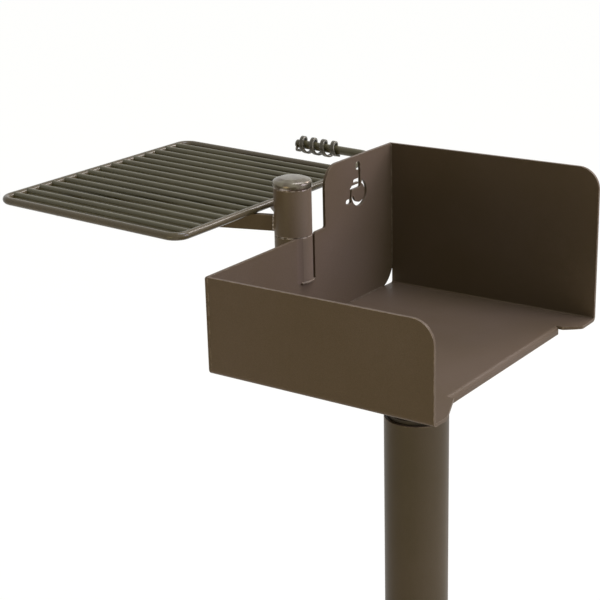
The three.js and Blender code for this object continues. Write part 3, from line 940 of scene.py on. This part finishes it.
slope = [(4.7, 222)]
for i in range(SLOPE_STEPS + 1):
    t = i / SLOPE_STEPS
    slope.append((4.8 + SLOPE_RISE * t**SLOPE_POWER, SLOPE_START + SLOPE_LENGTH * t))
slope += [(4, 238), (1, 234), (1, 226)]
plans = [[in_box(x, y, z) for x, y in slope] for z in (FILLET_LOW, FILLET_HIGH)]
piece_from("socket_fillet", *lofted(plans), "firebox", filled_coat, "coated_steel", smooth=False)
print("fillet points", len(slope))

# %% [markdown]
# The seams inside the box run along the floor, the front and the rear panel. One
# more lies under the socket, and one round the spindle below the floor.

# %% Firebox welds
DOUBLER = 6.35
SEAM_X = PLATE + 0.3
SEAM_OUT = 0.4
SEAM_BEAD, SEAM_RIPPLE = 1.2, 0.08
SOCKET_SEAM_Z = 76.2
SPINDLE_SEAM_Z = -FIT_GAP - DOUBLER - 1.0
SPINDLE_SEAM_RADIUS = 36.9

under_socket = arc(POST_X, POST_Y, SLEEVE_RADIUS, -34, 34, 12)
socket_seam = [in_box(x, y, SOCKET_SEAM_Z) for x, y in under_socket]
floor_seam = [in_box(SEAM_X, y, PLATE + SEAM_OUT) for y in (12, 470)]
front_seam = [in_box(SEAM_X, PLATE + SEAM_OUT, z) for z in (9, 80, 147)]
rear_seam = [in_box(SEAM_X, BOX_DEPTH - PLATE - SEAM_OUT, z) for z in (34, 120, 247)]
under_floor = circle(PEDESTAL_X, PEDESTAL_Y, SPINDLE_SEAM_RADIUS, 64)
spindle_seam = [in_box(x, y, SPINDLE_SEAM_Z) for x, y in under_floor]
seams = [weld_line(socket_seam, 2.4)]
seams += [weld_line(line, SEAM_BEAD, SEAM_RIPPLE) for line in (floor_seam, front_seam, rear_seam)]
seams.append(weld_line(spindle_seam, 2.8, closed=True))
piece_from("firebox_welds", *joined(seams), "firebox", weld_coat, "coated_steel")
print("firebox seams", len(seams))

# %% [markdown]
# Each arm meets the sleeve with a bead down both faces and one over its top, which
# the photograph shows bright. The pipe's foot and the handle's end have a bead all
# the way round.

# %% Arm, foot and handle welds
ARMS = ((-1, 22), (1, 41))  # front and rear: side, and degrees out from the grate's axis
BEAD_RADIUS = 30.4
BEAD_OFFSET = 5.2
BEAD_HEIGHTS = (-9, -20, -30)
TOP_BEAD_RADIUS = 30.6
TOP_BEAD_Z = -7.6
TOP_BEAD_HALF = 15
FOOT_BEAD_RADIUS, FOOT_BEAD_Z = 51.2, 13.4
LEG_BEAD_SINK = 0.6
LEG_BEAD_SAG = 1.8
LEG_BEAD_FLAT = 0.8

arm_seams = []
for side, spread in ARMS:
    turn_out = math.radians(spread)
    for face in (-1, 1):
        offset = face * BEAD_OFFSET
        along = math.sqrt(BEAD_RADIUS**2 - offset**2)
        x = -along * math.cos(turn_out) + side * offset * math.sin(turn_out)
        y = side * along * math.sin(turn_out) + offset * math.cos(turn_out)
        arm_seams.append(weld_line([on_deck(x, y, z) for z in BEAD_HEIGHTS], 1.9))
    middle = 180 - side * spread
    over = arc(0, 0, TOP_BEAD_RADIUS, middle - TOP_BEAD_HALF, middle + TOP_BEAD_HALF, 8)
    arm_seams.append(weld_line([on_deck(x, y, TOP_BEAD_Z) for x, y in over], 1.7, ripple=0.3))
# The arm beads' near white specks are painted glints.
piece_from("arm_welds", *joined(arm_seams), "grate_arm", bare_weld_with_glints, "coated_steel")

foot_ring = [Vector((x, y, FOOT_BEAD_Z)) * MM for x, y in circle(0, 0, FOOT_BEAD_RADIUS, 96)]
foot_bead = weld_line(foot_ring, 3.6, closed=True)
piece_from("foot_weld", *foot_bead, "pedestal", weld_coat, "coated_steel")
leg_ring = []
for x, z in circle(LEG_X, 0, HANDLE_ROD, 24):
    y = GRATE_REAR + ROD - LEG_BEAD_SINK - abs(z) / HANDLE_ROD * LEG_BEAD_SAG
    leg_ring.append(on_deck(x, y, z * LEG_BEAD_FLAT))
leg_bead = weld_line(leg_ring, 1.5, closed=True)
piece_from("handle_weld", *leg_bead, "grate_arm", olive_coat, "coated_bar")
print("arm seams", len(arm_seams))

> **What you are asked to do**
Return all of the data exactly as it reads.

> **Exercise answer**
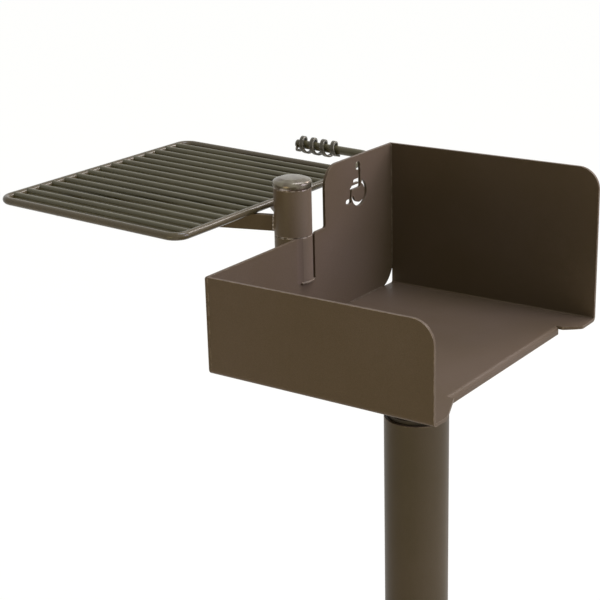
The three.js and Blender code for this object continues. Write part 3, from line 940 of scene.py on. This part finishes it.
slope = [(4.7, 222)]
for i in range(SLOPE_STEPS + 1):
    t = i / SLOPE_STEPS
    slope.append((4.8 + SLOPE_RISE * t**SLOPE_POWER, SLOPE_START + SLOPE_LENGTH * t))
slope += [(4, 238), (1, 234), (1, 226)]
plans = [[in_box(x, y, z) for x, y in slope] for z in (FILLET_LOW, FILLET_HIGH)]
piece_from("socket_fillet", *lofted(plans), "firebox", filled_coat, "coated_steel", smooth=False)
print("fillet points", len(slope))

# %% [markdown]
# The seams inside the box run along the floor, the front and the rear panel. One
# more lies under the socket, and one round the spindle below the floor.

# %% Firebox welds
DOUBLER = 6.35
SEAM_X = PLATE + 0.3
SEAM_OUT = 0.4
SEAM_BEAD, SEAM_RIPPLE = 1.2, 0.08
SOCKET_SEAM_Z = 76.2
SPINDLE_SEAM_Z = -FIT_GAP - DOUBLER - 1.0
SPINDLE_SEAM_RADIUS = 36.9

under_socket = arc(POST_X, POST_Y, SLEEVE_RADIUS, -34, 34, 12)
socket_seam = [in_box(x, y, SOCKET_SEAM_Z) for x, y in under_socket]
floor_seam = [in_box(SEAM_X, y, PLATE + SEAM_OUT) for y in (12, 470)]
front_seam = [in_box(SEAM_X, PLATE + SEAM_OUT, z) for z in (9, 80, 147)]
rear_seam = [in_box(SEAM_X, BOX_DEPTH - PLATE - SEAM_OUT, z) for z in (34, 120, 247)]
under_floor = circle(PEDESTAL_X, PEDESTAL_Y, SPINDLE_SEAM_RADIUS, 64)
spindle_seam = [in_box(x, y, SPINDLE_SEAM_Z) for x, y in under_floor]
seams = [weld_line(socket_seam, 2.4)]
seams += [weld_line(line, SEAM_BEAD, SEAM_RIPPLE) for line in (floor_seam, front_seam, rear_seam)]
seams.append(weld_line(spindle_seam, 2.8, closed=True))
piece_from("firebox_welds", *joined(seams), "firebox", weld_coat, "coated_steel")
print("firebox seams", len(seams))

# %% [markdown]
# Each arm meets the sleeve with a bead down both faces and one over its top, which
# the photograph shows bright. The pipe's foot and the handle's end have a bead all
# the way round.

# %% Arm, foot and handle welds
ARMS = ((-1, 22), (1, 41))  # front and rear: side, and degrees out from the grate's axis
BEAD_RADIUS = 30.4
BEAD_OFFSET = 5.2
BEAD_HEIGHTS = (-9, -20, -30)
TOP_BEAD_RADIUS = 30.6
TOP_BEAD_Z = -7.6
TOP_BEAD_HALF = 15
FOOT_BEAD_RADIUS, FOOT_BEAD_Z = 51.2, 13.4
LEG_BEAD_SINK = 0.6
LEG_BEAD_SAG = 1.8
LEG_BEAD_FLAT = 0.8

arm_seams = []
for side, spread in ARMS:
    turn_out = math.radians(spread)
    for face in (-1, 1):
        offset = face * BEAD_OFFSET
        along = math.sqrt(BEAD_RADIUS**2 - offset**2)
        x = -along * math.cos(turn_out) + side * offset * math.sin(turn_out)
        y = side * along * math.sin(turn_out) + offset * math.cos(turn_out)
        arm_seams.append(weld_line([on_deck(x, y, z) for z in BEAD_HEIGHTS], 1.9))
    middle = 180 - side * spread
    over = arc(0, 0, TOP_BEAD_RADIUS, middle - TOP_BEAD_HALF, middle + TOP_BEAD_HALF, 8)
    arm_seams.append(weld_line([on_deck(x, y, TOP_BEAD_Z) for x, y in over], 1.7, ripple=0.3))
# The arm beads' near white specks are painted glints.
piece_from("arm_welds", *joined(arm_seams), "grate_arm", bare_weld_with_glints, "coated_steel")

foot_ring = [Vector((x, y, FOOT_BEAD_Z)) * MM for x, y in circle(0, 0, FOOT_BEAD_RADIUS, 96)]
foot_bead = weld_line(foot_ring, 3.6, closed=True)
piece_from("foot_weld", *foot_bead, "pedestal", weld_coat, "coated_steel")
leg_ring = []
for x, z in circle(LEG_X, 0, HANDLE_ROD, 24):
    y = GRATE_REAR + ROD - LEG_BEAD_SINK - abs(z) / HANDLE_ROD * LEG_BEAD_SAG
    leg_ring.append(on_deck(x, y, z * LEG_BEAD_FLAT))
leg_bead = weld_line(leg_ring, 1.5, closed=True)
piece_from("handle_weld", *leg_bead, "grate_arm", olive_coat, "coated_bar")
print("arm seams", len(arm_seams))